Some of what I said and thought during the last couple of years will definitely be included in what I say from now on though.

Why the gap prior to 2019?

So many reasons. All these things happened since I wrote the last entry in 2010.

  • I married my 2nd wife Nicole in 2010.
  • We have had two daughters, Elisa and Freya who’ve objectively eaten up a lot of my spare time.
  • The job I was doing in 2009 became very time intensive and pressured (I referenced this in one of the posts)

.. but actually the main reason was Go.

Go changed things a lot

In November 2009 a team at Google announced Go. I immediately started working on it, and in 2010 I launched an open source library to read Microsoft’s XML based XLSX file format for Excel. That project had a life of it’s own, way beyond my limited use case, and ended up eating huge amounts of my time.
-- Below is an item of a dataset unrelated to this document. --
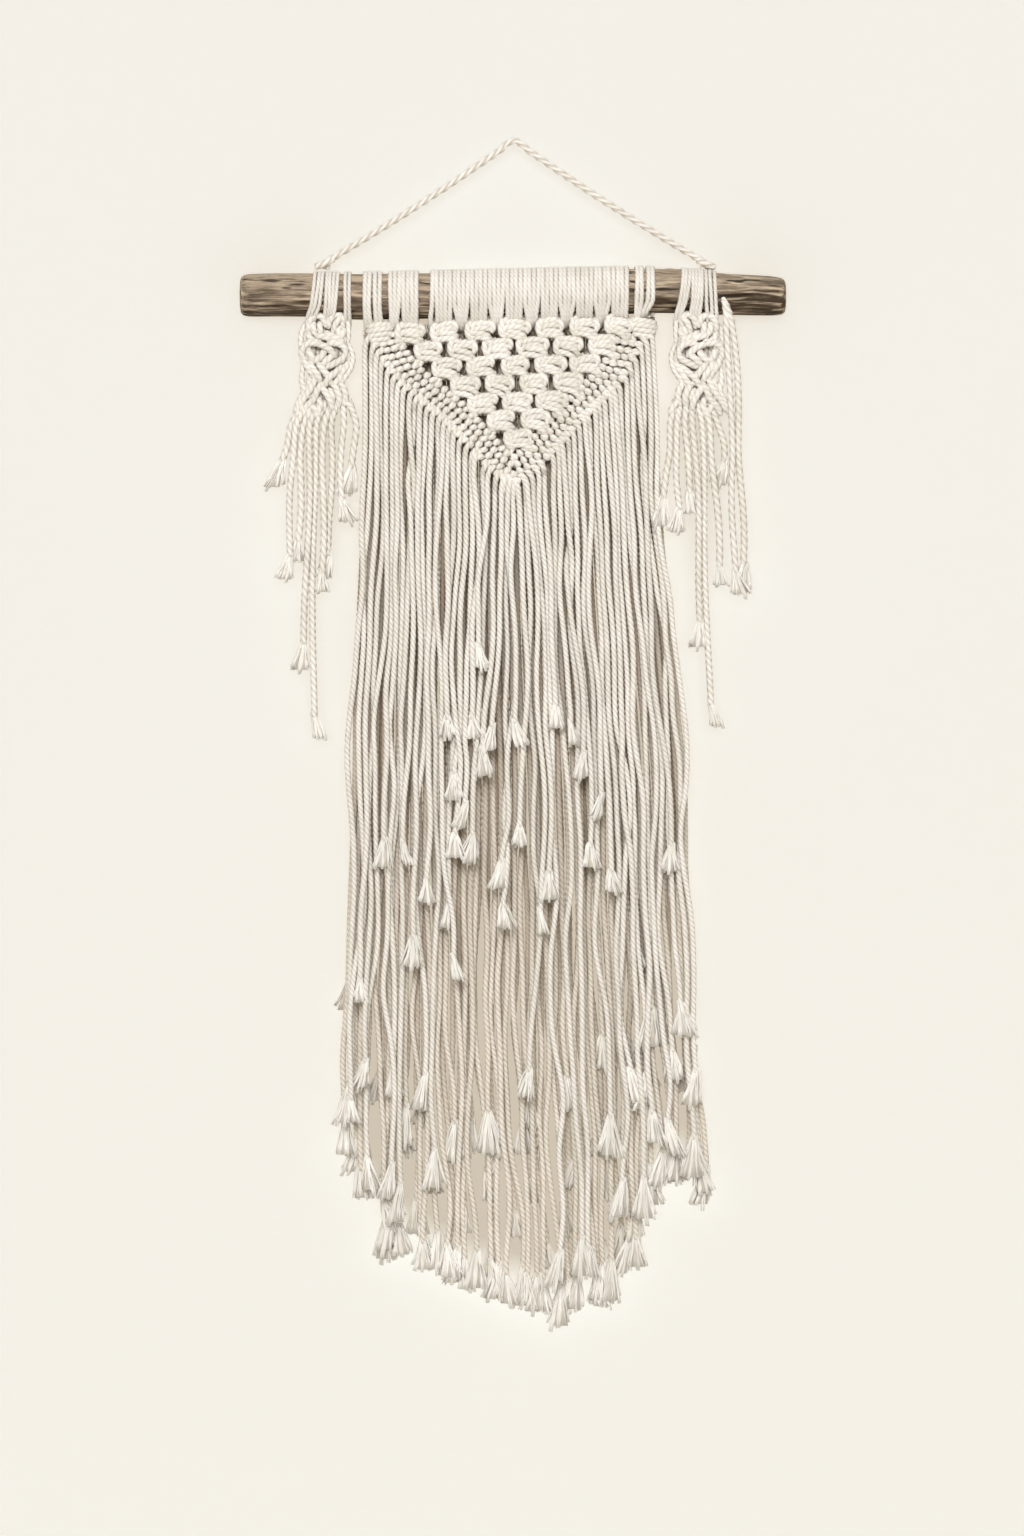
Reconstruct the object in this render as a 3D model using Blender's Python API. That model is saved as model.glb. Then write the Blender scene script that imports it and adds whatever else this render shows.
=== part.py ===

The next thing that happened, at least in part because of the success of that library, is that I took a job working at Canonical which led to me being deeply involved in Cloud technology and working remotely in a really wonderful team of brilliant engineers from all over the world. Lots of bad things get said about Canonical, and there are reasons, but my team there was probably the best team I’ve ever worked in.

I worked at Canonical for 6 years, and I really didn’t have time or motivation to write during that period. The year after that was chaotic and disjointed, and then I started doing DevX at Heetch. So that’s pretty much that.